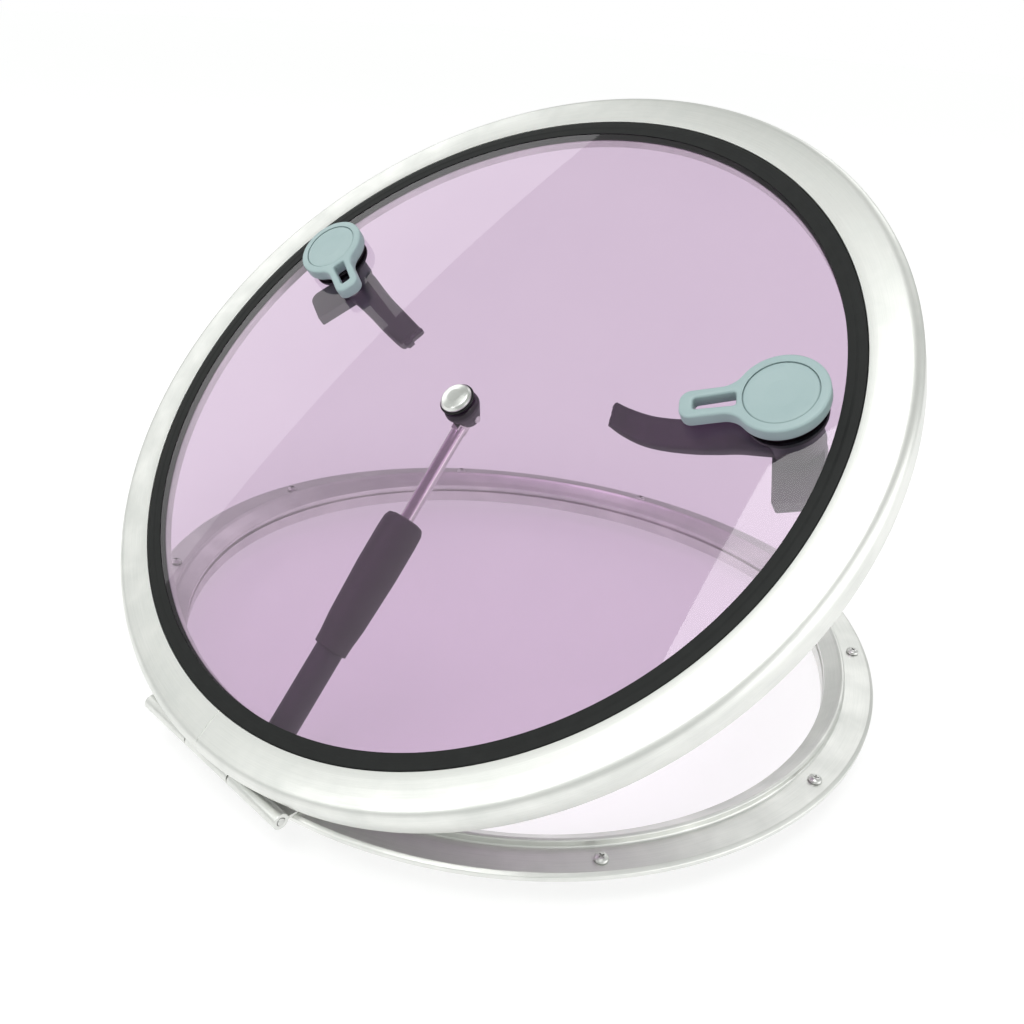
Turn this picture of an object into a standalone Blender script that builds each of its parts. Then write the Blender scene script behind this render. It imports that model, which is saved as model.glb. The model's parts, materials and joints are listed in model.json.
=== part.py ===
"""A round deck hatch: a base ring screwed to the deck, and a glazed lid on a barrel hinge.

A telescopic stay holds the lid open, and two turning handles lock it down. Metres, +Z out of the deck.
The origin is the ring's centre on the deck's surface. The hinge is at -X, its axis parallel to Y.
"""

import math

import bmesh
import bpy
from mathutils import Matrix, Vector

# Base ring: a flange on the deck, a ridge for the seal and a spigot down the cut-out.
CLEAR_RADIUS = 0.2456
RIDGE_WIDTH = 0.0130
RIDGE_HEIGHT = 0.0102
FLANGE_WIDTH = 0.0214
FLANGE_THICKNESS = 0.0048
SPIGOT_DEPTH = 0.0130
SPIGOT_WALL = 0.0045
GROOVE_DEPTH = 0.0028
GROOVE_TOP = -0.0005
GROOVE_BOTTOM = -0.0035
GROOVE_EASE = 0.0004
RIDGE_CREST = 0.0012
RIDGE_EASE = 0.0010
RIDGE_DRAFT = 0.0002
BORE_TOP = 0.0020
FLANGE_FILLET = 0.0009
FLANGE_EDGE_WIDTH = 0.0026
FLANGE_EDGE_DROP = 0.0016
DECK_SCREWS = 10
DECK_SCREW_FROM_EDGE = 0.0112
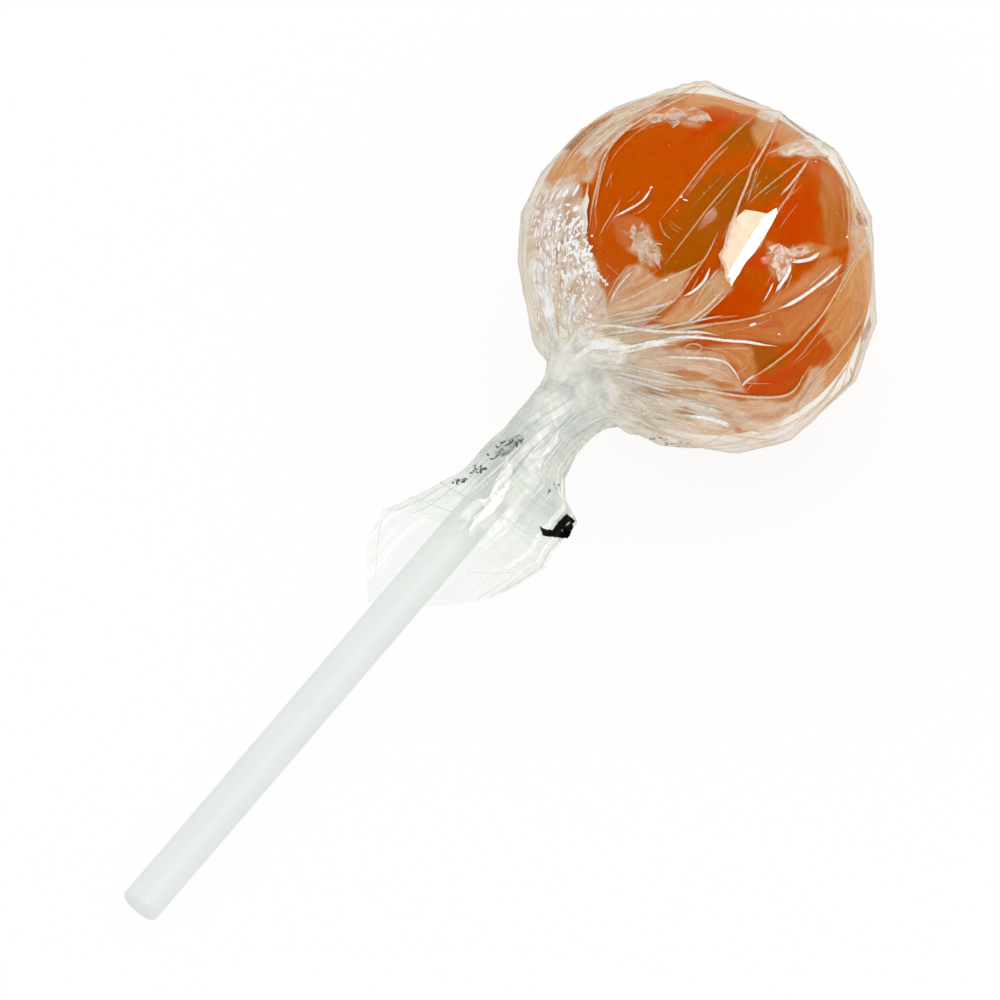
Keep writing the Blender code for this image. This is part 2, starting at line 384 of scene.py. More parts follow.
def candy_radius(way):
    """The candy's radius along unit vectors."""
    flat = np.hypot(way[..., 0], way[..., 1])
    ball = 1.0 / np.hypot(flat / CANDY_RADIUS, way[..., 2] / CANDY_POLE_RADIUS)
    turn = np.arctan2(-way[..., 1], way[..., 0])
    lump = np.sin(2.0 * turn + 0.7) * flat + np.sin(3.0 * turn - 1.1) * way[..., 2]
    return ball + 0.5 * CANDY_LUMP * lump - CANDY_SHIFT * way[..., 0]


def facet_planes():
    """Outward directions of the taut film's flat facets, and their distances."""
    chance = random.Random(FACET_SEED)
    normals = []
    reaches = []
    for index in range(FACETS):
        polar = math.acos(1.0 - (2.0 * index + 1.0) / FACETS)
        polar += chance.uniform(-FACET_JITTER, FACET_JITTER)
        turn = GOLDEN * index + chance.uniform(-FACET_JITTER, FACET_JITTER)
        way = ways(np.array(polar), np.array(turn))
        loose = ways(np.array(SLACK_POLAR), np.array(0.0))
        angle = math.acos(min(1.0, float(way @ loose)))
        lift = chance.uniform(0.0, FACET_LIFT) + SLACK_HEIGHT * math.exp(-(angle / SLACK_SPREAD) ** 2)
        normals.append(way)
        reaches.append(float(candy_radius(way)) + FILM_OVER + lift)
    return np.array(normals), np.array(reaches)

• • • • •

Given request: Everything from the first line of the material through the line containing "from mathutils import Matrix, Vector" is to be printed exactly; lines after that are to be left out.

Solution:
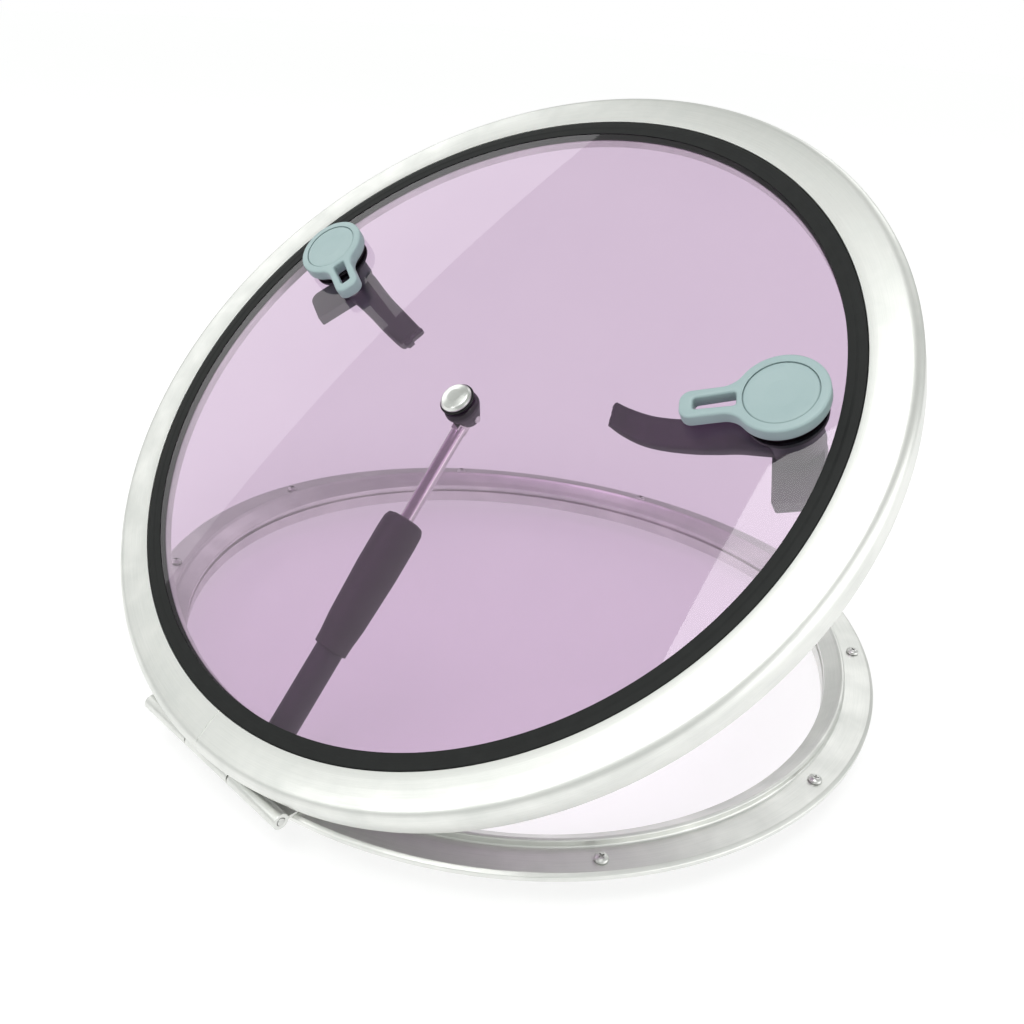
Turn this picture of an object into a standalone Blender script that builds each of its parts. Then write the Blender scene script behind this render. It imports that model, which is saved as model.glb. The model's parts, materials and joints are listed in model.json.
=== part.py ===
"""A round deck hatch: a base ring screwed to the deck, and a glazed lid on a barrel hinge.

A telescopic stay holds the lid open, and two turning handles lock it down. Metres, +Z out of the deck.
The origin is the ring's centre on the deck's surface. The hinge is at -X, its axis parallel to Y.
"""

import math

import bmesh
import bpy
from mathutils import Matrix, Vector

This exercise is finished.